Accordingly, rather than saying that even the workers of Stalin’s Russia seventy years ago did not know such destitution (unless they were in concentration camps), the New York Times editorial says: “These jobs are no picnic.” Formally, the statement is negative, but its style is quite cheerful, if not jocose.

These jobs are no picnic. The women and men put in 10 hours a day, six days a week, churning out one garment after another. Much of the time, they have to move far from their families to get work. To make ends meet, most live with five or six others in rooms that have no electricity or running water. Sometimes it’s a fight just to get paid. Factory owners and managers in poor countries sometimes delay salaries through incompetence. Such delays are particularly painful because the workers are often paid only once a month.

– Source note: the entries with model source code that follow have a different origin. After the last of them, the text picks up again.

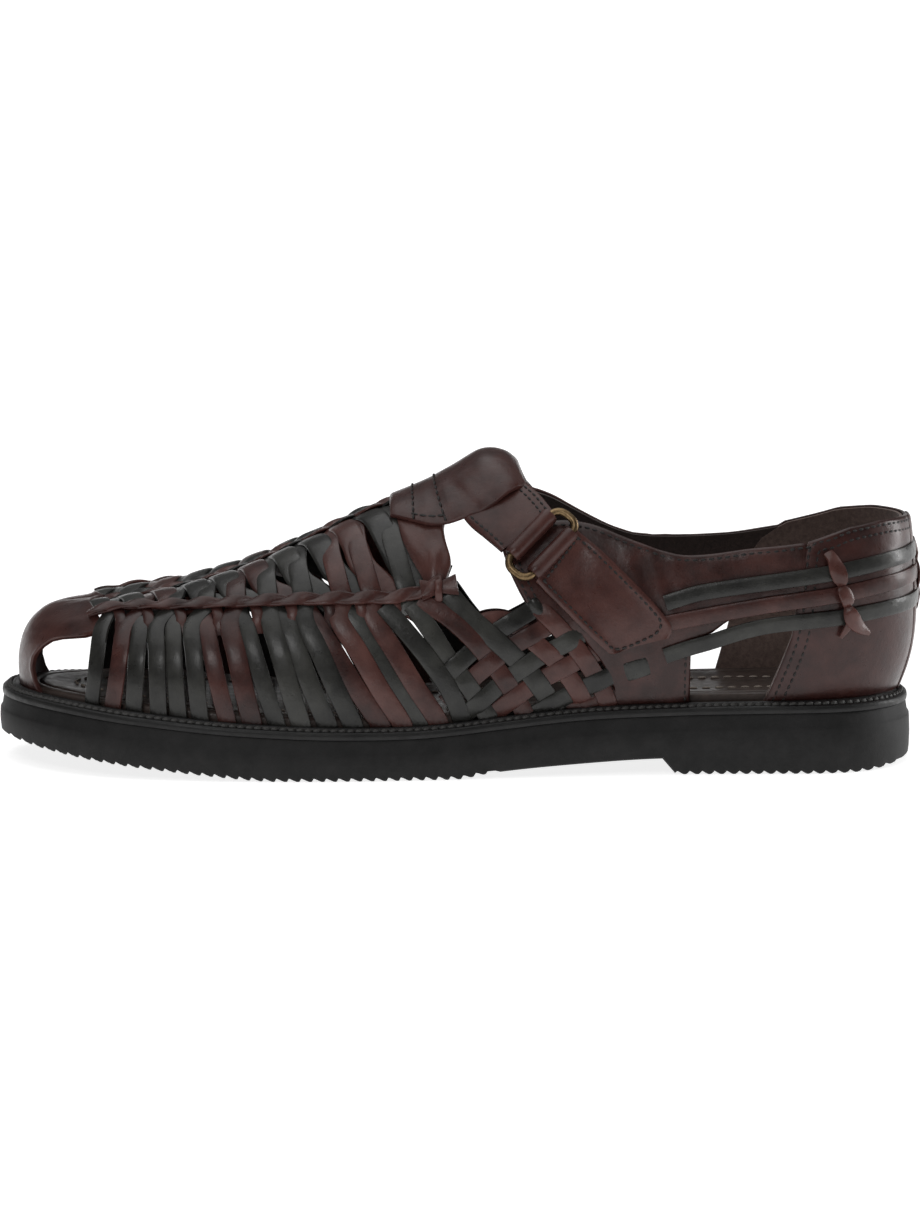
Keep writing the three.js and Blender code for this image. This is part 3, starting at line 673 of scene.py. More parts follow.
def welt():
    """The welt strip, its stitched ledge and the raised bead beside the upper."""
    top = lambda u: read(SOLE, "top", u)
    rows = [
        (1.6, -2.75), (0.95, -2.5), (0.8, -1.6), (0.95, -0.6), (1.5, -0.1), (2.3, -0.05), (3.0, -0.35),
        (3.4, -0.35), (3.8, 0.1), (4.3, 0.75), (5.0, 1.05), (5.7, 0.85), (6.2, 0.3), (9.0, 0.1), (9.0, -2.75),
    ]
    loops = [ring_rows(ROUND_US, inset, lambda u, rise=rise: top(u) + rise) for inset, rise in rows]
    build = Build()
    build.add(np.concatenate(loops), grid_faces(len(rows), len(loops[0]), True, True))
    build.make("welt_strip", WELT, "welt_leather", ["welt"], sharp=55)
    lines = Build()
    upward = np.array([0, 0, 1.0])
    for side in (LATERAL, MEDIAL):
        x, y = outline(turn_at(ROUND_US), side, WELT_SEAM)
        line = np.stack([x, y, top(ROUND_US) + 0.05], 1)
        stitches(lines, line, np.broadcast_to(upward, line.shape), 2.7, 2.7, 1.0, 0.95, skew=side * 0.42)
    lines.make("welt_stitching", WELT_THREAD, "welt_leather")


FOOTBED_SEAM = 25.0


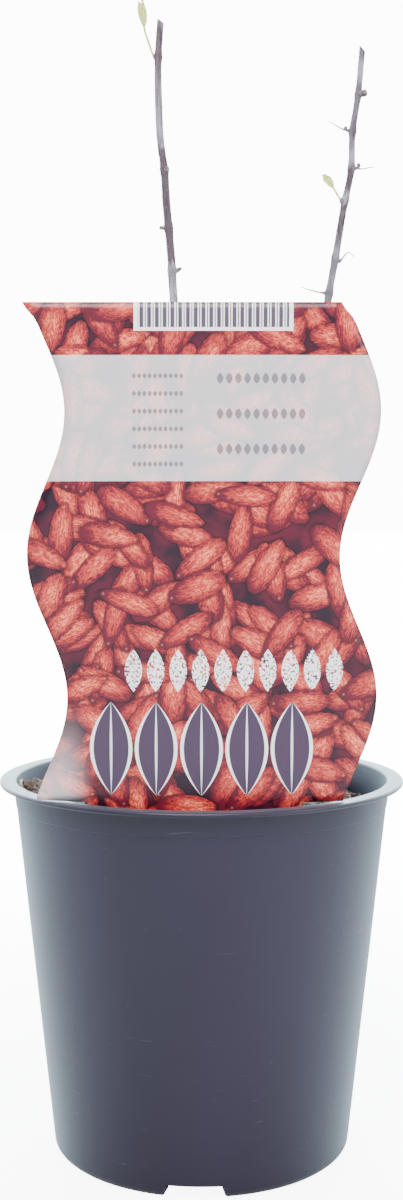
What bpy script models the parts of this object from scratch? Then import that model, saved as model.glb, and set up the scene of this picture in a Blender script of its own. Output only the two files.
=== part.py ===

Recent statistics: 400 million Chinese live on $2 a day per family. It will be recalled that despite poverty, the Chinese craftsmanship (such as porcelains and silks) was far superior to its European counterpart for centuries. That is, China can replace the U.S. work force by goods so much cheaper than the corresponding Western goods that a U.S. businessman can buy or produce them in China and sell them in the USA at lower prices than the goods manufactured by U.S. workers and at the same time gets a fabulous profit.

As for those 400 million Chinese, their plight has notable exceptions. All conditions are provided for the promotion of a Chinese if he is a genius of science and technology in the development of post-nuclear super weapons. He will be as rich as TV hosts or even top entertainers in the USA. An Australian inventor developing a super weapon said that the Chinese offered him $100 million a year if he had settled in China. In this way, while the USA attracts top entertainers of all nations, the China dictatorship attracts scientists and technologists of genius of all nations, including Chinese.

In 2004, Ethan Gutmann published a book about American business in China, “Losing the New China: A Story of American Commerce, Desire and Betrayal.”

What “New China” Gutmann meant? He went to China in the late 1990s. Just as Communists believed that Stalin or Mao is a superb human being because he is a Communist, so too Gutmann believed that free enterprise (he did not know that it had been introduced by Mao) would create the New China.

Never before in history has the business of the West operated in a foreign country under a foreign dictatorship, and inevitably, some Western corporations sold to the dictatorship Western secret military data, for who could expose them? Certainly not Chinese who, including their “new businessmen,” were the slaves or cattle of the dictatorship.

One example of private enterprise from the history of Russia. In 1921, Lenin permitted free enterprise, and businessmen became part of Lenin’s socialism or communism or whatever you may call it. At the close of the 1920s and in the early 1930s, Stalin “liquidated” Lenin’s businessmen.

Yes, the Chinese “new businessmen” fear their masters like cattle their ruthless owners. On the other hand, the U.S. businessmen have to fear only authors like Gutmann, whose book about “betrayal” of U.S. corporations in China was duly read and forgotten.

Something else scares me about Sino-U.S. business. Of course, it is tremendously profitable to the U.S. business. Hence U.S. business in general is against anything that can offend or antagonize the dictators of China. By “betrayal” Gutmann meant the give-away by some U.S. corporations of Western secret military data to the dictatorship in exchange for all kinds of commercial favors. But this is a trifle compared with the maintenance of ignorance among “us the people” concerning the China dictators’ development of post-nuclear super weapons, able to annihilate the United States (or the entire West), including their means of retaliation on which Mutual Assured Destruction and hence peace between nuclear powers have rested.

This “betrayal,” to use Gutmann’s word, cannot be criminally prosecuted as can the “betrayal” that he describes in his book. But this betrayal is fatal to the West as a whole. No, not some secret military data, but the entire civilization is betrayed for the sake of an extraordinary rate of profit as a result of an incredibly low pay of the 400 million Chinese, in combination with the long traditions of craftsmanship in China.